I've implemented a disjoint set data structure for my program and I realized I need to iterate over all equivalence classes.

Searching the web, I didn't find any useful information on the best way to implement that or how it influences complexity. I'm quite surprised since it seems like something that would be needed quite often.

Is there a standard way of doing this? I'm thinking about using a linked list (I use C so I plan to store some pointers in the top element of each equivalence class) and updating it on each union operation. Is there a better way?

martinkunev
  • 1,364
  • 18
  • 39
  • Are you aiming to iterate over the *representatives* from the equivalence classes, or the *elements* of the equivalence classes? – templatetypedef Mar 16 '20 at 20:37
  • @templatetypedef Currently I need just 1 representative from each class. I think in the fugure I may need to iterate over all elements in a class (given a representative). – martinkunev Mar 16 '20 at 20:54
  • 1
    If you only have to do it at the end, then if just iterating over all the sets and picking out the roots won't do, the usual procedure would be to use your disjoint set structure to build something else that you can easily iterate, like a map from set -> list. – Matt Timmermans Mar 16 '20 at 22:19

2 Answers2

2

You can store pointers to top elements in hash-based set or in any balanced binary search tree. You only need to delete and add elements - both operations in these structures run in O(1)* and in O(logN) respectively. In linked list they run in O(N).

ardenit
  • 3,610
  • 8
  • 16
  • I was thinking more in the lines of storing pointer to next class in the top element of each class. This way union should be inverse_ackerman(N). – martinkunev Mar 16 '20 at 20:56
  • 2
    I think the OP's idea is to thread the linked list through the elements rather than to have a separate linked list of the representatives. That would allow for O(1) splice-outs rather than O(n) search-and-removes. – templatetypedef Mar 16 '20 at 20:58
1

Your proposal seems very reasonable.
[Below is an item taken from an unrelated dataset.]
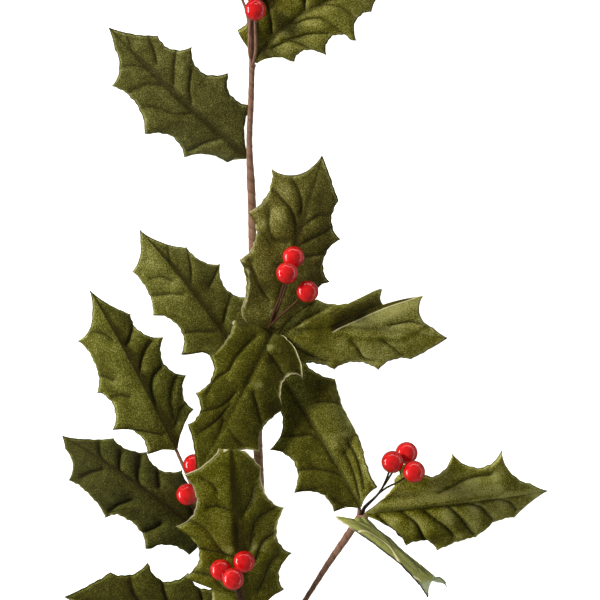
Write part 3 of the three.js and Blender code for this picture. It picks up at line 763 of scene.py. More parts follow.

If you thread a doubly-linked list through the representatives, you can splice out an element from the representatives list in time O(1) and then walk the list each time you need to list representatives.

@ardenit has mentioned that you can also use an external hash table or BST to store the representatives. That's certainly simpler to code up, though I suspect it won't be as fast as just threading a linked list through the items.

templatetypedef
  • 362,284
  • 104
  • 897
  • 1,065